Task goal: Exactly the lines from the start of the data through the line containing "tray_r = 1.2; // [0.8:0.1:2]" should be output, with both ends kept and nothing added.

Stored data:
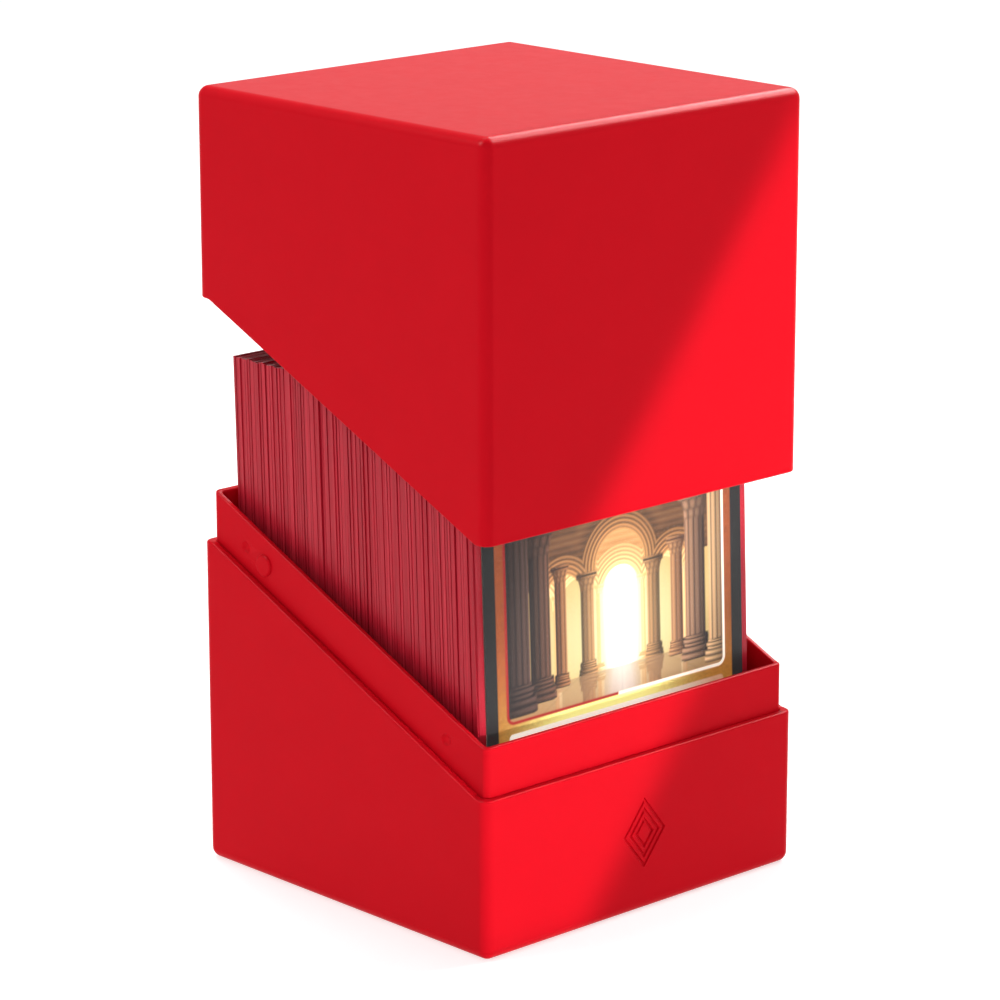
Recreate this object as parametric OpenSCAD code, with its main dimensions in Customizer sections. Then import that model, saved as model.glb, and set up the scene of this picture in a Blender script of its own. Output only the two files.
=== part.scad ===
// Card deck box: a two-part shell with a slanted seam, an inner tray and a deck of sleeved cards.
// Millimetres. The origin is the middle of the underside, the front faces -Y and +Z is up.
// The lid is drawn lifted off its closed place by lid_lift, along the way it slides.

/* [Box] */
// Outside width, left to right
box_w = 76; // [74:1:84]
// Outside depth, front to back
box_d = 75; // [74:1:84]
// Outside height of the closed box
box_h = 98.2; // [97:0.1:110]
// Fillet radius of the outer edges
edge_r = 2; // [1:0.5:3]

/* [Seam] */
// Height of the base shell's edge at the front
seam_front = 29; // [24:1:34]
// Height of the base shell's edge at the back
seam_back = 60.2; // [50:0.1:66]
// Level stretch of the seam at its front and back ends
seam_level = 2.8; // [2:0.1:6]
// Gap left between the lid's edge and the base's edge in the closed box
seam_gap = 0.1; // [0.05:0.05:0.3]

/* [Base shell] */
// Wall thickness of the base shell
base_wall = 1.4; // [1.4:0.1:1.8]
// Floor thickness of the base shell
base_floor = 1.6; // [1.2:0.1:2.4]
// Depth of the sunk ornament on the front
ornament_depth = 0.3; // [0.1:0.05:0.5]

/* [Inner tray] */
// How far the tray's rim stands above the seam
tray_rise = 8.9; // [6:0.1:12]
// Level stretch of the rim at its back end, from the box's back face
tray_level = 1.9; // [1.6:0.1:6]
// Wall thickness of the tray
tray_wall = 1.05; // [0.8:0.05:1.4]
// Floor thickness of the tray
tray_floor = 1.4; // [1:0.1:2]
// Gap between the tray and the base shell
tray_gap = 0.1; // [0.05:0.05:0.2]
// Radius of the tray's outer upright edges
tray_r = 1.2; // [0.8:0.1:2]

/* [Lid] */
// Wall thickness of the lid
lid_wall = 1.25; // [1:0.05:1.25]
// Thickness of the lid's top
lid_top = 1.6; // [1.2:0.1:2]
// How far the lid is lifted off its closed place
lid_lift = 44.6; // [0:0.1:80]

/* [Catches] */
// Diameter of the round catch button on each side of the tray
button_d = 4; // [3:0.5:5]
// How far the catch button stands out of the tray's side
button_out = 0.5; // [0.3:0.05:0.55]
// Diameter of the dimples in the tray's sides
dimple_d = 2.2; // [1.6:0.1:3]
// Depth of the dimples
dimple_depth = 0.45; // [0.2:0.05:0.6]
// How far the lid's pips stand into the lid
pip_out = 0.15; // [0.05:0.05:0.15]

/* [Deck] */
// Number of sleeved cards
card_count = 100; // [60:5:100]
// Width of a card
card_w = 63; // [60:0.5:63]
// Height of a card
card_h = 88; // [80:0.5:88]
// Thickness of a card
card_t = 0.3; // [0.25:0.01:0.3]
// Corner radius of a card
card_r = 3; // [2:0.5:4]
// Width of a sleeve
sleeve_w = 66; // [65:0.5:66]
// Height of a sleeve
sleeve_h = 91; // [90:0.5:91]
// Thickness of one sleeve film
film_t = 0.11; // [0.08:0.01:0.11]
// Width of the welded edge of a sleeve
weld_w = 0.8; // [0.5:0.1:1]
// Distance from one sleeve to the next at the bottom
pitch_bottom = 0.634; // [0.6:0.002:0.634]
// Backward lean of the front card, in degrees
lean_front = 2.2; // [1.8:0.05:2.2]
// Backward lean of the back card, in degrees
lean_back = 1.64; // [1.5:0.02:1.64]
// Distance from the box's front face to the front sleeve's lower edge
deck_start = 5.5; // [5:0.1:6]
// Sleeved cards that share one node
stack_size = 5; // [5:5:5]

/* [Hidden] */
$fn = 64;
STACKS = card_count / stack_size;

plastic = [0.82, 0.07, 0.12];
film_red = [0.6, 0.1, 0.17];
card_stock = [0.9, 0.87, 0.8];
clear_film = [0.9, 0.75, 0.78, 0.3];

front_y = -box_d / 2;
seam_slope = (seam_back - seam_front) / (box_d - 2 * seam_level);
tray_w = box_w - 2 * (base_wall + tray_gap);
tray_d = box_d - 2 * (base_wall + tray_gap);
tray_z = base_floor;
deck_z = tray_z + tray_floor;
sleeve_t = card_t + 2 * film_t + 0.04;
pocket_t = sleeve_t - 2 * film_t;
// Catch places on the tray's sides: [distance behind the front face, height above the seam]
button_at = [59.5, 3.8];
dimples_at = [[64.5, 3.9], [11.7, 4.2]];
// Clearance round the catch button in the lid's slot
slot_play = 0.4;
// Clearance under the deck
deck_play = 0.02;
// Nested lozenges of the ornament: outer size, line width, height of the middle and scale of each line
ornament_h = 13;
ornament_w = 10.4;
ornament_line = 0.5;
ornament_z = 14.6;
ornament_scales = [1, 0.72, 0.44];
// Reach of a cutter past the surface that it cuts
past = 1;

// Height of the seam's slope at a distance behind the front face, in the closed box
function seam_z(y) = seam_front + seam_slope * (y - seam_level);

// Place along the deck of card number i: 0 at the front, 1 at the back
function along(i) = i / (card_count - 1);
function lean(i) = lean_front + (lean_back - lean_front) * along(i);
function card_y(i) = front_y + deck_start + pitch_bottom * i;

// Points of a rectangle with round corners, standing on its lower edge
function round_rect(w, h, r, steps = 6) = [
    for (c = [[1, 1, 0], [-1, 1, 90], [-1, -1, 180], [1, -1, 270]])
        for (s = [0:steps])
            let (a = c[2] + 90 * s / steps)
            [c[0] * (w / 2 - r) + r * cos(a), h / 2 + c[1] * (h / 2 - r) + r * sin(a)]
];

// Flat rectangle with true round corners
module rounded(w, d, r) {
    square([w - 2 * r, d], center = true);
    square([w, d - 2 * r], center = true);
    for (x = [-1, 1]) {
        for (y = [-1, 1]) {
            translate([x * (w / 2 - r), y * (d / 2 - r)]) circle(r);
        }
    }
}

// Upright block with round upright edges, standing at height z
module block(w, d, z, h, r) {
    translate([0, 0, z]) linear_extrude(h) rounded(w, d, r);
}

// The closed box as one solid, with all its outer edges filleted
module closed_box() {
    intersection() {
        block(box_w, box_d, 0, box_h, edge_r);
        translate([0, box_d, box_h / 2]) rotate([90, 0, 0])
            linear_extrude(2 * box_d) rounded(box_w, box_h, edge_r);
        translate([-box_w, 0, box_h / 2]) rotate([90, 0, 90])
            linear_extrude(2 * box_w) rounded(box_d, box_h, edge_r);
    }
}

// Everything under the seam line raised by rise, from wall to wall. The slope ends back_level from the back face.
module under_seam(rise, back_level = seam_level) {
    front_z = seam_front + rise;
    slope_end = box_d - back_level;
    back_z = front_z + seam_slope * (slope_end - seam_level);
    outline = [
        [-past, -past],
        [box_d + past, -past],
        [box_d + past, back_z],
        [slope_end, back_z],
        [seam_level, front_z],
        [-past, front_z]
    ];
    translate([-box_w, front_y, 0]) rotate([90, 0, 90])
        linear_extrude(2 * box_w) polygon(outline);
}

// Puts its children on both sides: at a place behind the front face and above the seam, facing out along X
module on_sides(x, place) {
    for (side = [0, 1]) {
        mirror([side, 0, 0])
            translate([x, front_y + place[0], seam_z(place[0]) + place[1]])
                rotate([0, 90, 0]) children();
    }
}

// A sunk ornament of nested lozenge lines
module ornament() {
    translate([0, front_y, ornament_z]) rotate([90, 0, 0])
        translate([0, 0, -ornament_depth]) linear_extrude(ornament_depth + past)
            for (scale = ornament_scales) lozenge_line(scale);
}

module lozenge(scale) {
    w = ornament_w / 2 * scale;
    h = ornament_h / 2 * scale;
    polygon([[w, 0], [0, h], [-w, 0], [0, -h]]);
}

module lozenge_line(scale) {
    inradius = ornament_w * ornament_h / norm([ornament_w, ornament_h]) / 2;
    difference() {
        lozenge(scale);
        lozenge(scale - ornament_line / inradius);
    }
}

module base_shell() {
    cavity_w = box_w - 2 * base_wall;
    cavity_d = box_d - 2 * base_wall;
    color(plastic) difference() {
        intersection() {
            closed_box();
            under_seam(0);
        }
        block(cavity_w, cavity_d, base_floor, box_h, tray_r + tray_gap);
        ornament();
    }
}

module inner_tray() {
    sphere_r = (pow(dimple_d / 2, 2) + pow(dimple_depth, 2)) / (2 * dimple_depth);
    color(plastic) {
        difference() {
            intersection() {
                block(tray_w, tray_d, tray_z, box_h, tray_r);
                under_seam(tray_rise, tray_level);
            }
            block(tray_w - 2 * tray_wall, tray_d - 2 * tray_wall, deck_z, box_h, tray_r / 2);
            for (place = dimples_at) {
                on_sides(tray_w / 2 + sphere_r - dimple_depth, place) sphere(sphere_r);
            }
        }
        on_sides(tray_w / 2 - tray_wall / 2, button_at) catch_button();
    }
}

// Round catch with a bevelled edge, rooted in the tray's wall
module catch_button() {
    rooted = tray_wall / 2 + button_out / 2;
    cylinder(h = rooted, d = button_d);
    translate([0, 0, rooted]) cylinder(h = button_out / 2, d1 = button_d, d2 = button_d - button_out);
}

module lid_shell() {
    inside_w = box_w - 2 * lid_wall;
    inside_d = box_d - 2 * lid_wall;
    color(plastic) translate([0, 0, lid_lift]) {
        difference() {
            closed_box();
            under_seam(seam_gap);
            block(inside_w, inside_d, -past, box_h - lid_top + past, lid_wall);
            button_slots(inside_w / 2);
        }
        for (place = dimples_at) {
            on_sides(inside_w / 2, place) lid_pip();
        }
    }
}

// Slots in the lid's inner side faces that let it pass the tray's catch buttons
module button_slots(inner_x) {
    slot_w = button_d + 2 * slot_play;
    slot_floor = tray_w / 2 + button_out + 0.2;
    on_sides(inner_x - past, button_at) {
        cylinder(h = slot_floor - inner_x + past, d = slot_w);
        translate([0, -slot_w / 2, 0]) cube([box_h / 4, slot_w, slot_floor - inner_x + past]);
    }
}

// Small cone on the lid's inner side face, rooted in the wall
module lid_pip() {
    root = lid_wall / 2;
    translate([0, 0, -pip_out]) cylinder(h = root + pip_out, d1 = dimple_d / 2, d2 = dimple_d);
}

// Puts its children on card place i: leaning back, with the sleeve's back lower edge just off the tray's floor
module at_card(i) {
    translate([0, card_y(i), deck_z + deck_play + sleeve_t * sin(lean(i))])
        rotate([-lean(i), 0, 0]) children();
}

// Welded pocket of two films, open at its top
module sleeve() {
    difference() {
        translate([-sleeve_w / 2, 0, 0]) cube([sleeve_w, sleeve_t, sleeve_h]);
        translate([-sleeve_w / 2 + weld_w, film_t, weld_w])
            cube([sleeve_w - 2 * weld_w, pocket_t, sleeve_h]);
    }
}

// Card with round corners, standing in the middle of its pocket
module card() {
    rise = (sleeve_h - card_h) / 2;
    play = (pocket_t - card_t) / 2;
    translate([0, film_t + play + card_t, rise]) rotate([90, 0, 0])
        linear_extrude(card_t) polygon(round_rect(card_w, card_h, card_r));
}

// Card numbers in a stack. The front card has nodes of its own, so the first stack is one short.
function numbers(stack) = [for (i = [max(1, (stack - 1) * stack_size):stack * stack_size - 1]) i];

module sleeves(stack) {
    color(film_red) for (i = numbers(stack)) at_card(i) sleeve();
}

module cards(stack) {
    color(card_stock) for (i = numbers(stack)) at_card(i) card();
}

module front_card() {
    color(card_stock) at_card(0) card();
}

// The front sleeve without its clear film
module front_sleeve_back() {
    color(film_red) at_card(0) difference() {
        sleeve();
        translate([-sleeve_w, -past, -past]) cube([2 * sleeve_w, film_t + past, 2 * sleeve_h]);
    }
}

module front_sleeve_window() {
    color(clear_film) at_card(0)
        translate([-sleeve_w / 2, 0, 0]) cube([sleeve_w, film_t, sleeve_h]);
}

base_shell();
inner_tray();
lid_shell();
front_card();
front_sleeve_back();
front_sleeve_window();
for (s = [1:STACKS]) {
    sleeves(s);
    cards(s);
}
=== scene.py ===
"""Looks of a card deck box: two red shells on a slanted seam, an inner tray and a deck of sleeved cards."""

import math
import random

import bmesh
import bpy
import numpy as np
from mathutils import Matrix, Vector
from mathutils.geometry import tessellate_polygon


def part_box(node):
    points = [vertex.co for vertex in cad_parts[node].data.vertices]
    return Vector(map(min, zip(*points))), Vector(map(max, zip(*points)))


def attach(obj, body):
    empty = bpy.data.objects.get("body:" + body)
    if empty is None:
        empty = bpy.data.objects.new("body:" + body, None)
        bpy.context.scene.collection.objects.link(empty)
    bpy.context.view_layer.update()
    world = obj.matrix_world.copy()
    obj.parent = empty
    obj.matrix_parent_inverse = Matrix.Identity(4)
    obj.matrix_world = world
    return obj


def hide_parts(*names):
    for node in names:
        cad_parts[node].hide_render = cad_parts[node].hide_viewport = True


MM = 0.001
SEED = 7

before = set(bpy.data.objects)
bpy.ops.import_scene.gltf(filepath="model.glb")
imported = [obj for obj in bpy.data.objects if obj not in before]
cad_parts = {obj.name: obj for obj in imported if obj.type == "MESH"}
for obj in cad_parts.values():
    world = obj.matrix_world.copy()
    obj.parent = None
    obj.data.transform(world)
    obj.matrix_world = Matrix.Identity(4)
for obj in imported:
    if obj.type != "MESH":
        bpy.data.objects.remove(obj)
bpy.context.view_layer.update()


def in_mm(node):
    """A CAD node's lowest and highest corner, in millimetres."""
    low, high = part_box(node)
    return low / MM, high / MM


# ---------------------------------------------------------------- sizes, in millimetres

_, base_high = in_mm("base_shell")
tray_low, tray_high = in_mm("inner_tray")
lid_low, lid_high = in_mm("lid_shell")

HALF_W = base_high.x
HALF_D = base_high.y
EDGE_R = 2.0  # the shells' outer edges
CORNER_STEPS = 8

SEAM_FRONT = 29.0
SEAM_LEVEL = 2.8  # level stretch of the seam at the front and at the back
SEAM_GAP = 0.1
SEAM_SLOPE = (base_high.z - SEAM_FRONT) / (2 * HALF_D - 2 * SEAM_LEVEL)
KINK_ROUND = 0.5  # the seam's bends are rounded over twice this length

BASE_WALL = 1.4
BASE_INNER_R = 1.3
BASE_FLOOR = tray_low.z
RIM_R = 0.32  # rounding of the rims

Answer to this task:
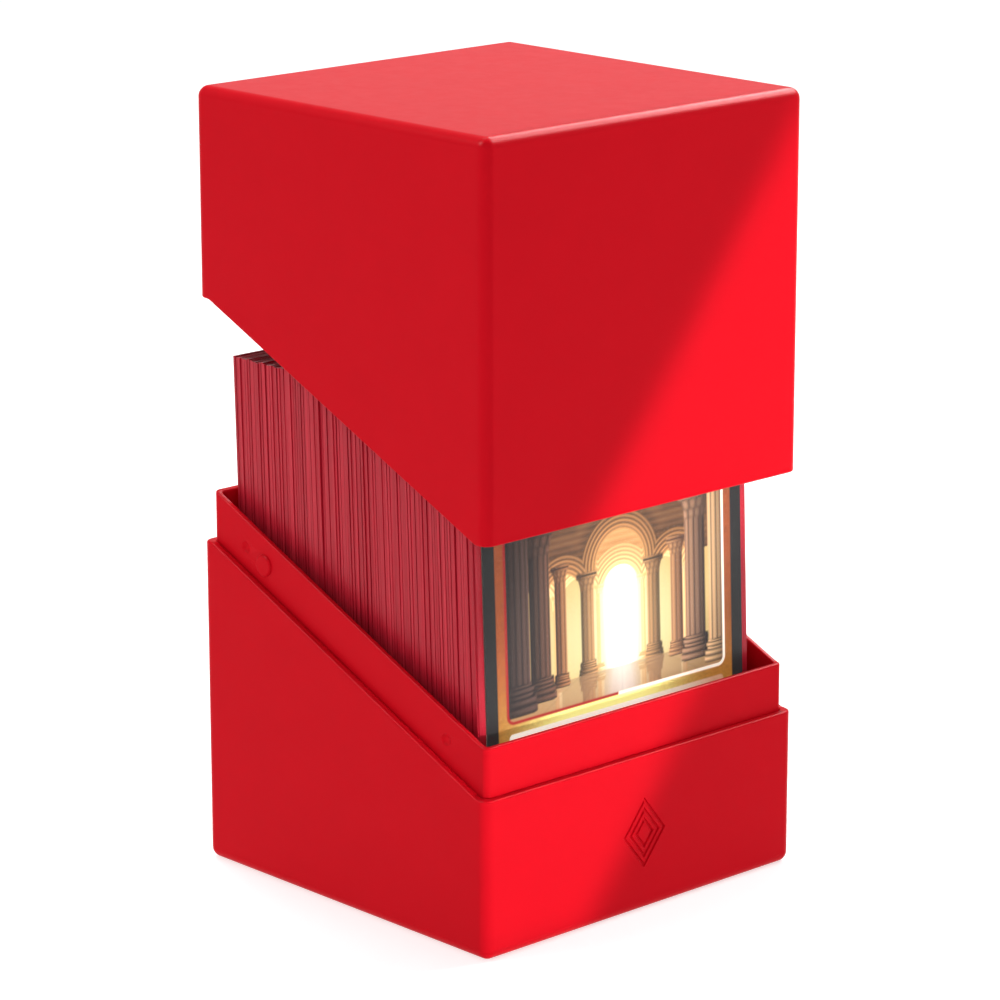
Recreate this object as parametric OpenSCAD code, with its main dimensions in Customizer sections. Then import that model, saved as model.glb, and set up the scene of this picture in a Blender script of its own. Output only the two files.
=== part.scad ===
// Card deck box: a two-part shell with a slanted seam, an inner tray and a deck of sleeved cards.
// Millimetres. The origin is the middle of the underside, the front faces -Y and +Z is up.
// The lid is drawn lifted off its closed place by lid_lift, along the way it slides.

/* [Box] */
// Outside width, left to right
box_w = 76; // [74:1:84]
// Outside depth, front to back
box_d = 75; // [74:1:84]
// Outside height of the closed box
box_h = 98.2; // [97:0.1:110]
// Fillet radius of the outer edges
edge_r = 2; // [1:0.5:3]

/* [Seam] */
// Height of the base shell's edge at the front
seam_front = 29; // [24:1:34]
// Height of the base shell's edge at the back
seam_back = 60.2; // [50:0.1:66]
// Level stretch of the seam at its front and back ends
seam_level = 2.8; // [2:0.1:6]
// Gap left between the lid's edge and the base's edge in the closed box
seam_gap = 0.1; // [0.05:0.05:0.3]

/* [Base shell] */
// Wall thickness of the base shell
base_wall = 1.4; // [1.4:0.1:1.8]
// Floor thickness of the base shell
base_floor = 1.6; // [1.2:0.1:2.4]
// Depth of the sunk ornament on the front
ornament_depth = 0.3; // [0.1:0.05:0.5]

/* [Inner tray] */
// How far the tray's rim stands above the seam
tray_rise = 8.9; // [6:0.1:12]
// Level stretch of the rim at its back end, from the box's back face
tray_level = 1.9; // [1.6:0.1:6]
// Wall thickness of the tray
tray_wall = 1.05; // [0.8:0.05:1.4]
// Floor thickness of the tray
tray_floor = 1.4; // [1:0.1:2]
// Gap between the tray and the base shell
tray_gap = 0.1; // [0.05:0.05:0.2]
// Radius of the tray's outer upright edges
tray_r = 1.2; // [0.8:0.1:2]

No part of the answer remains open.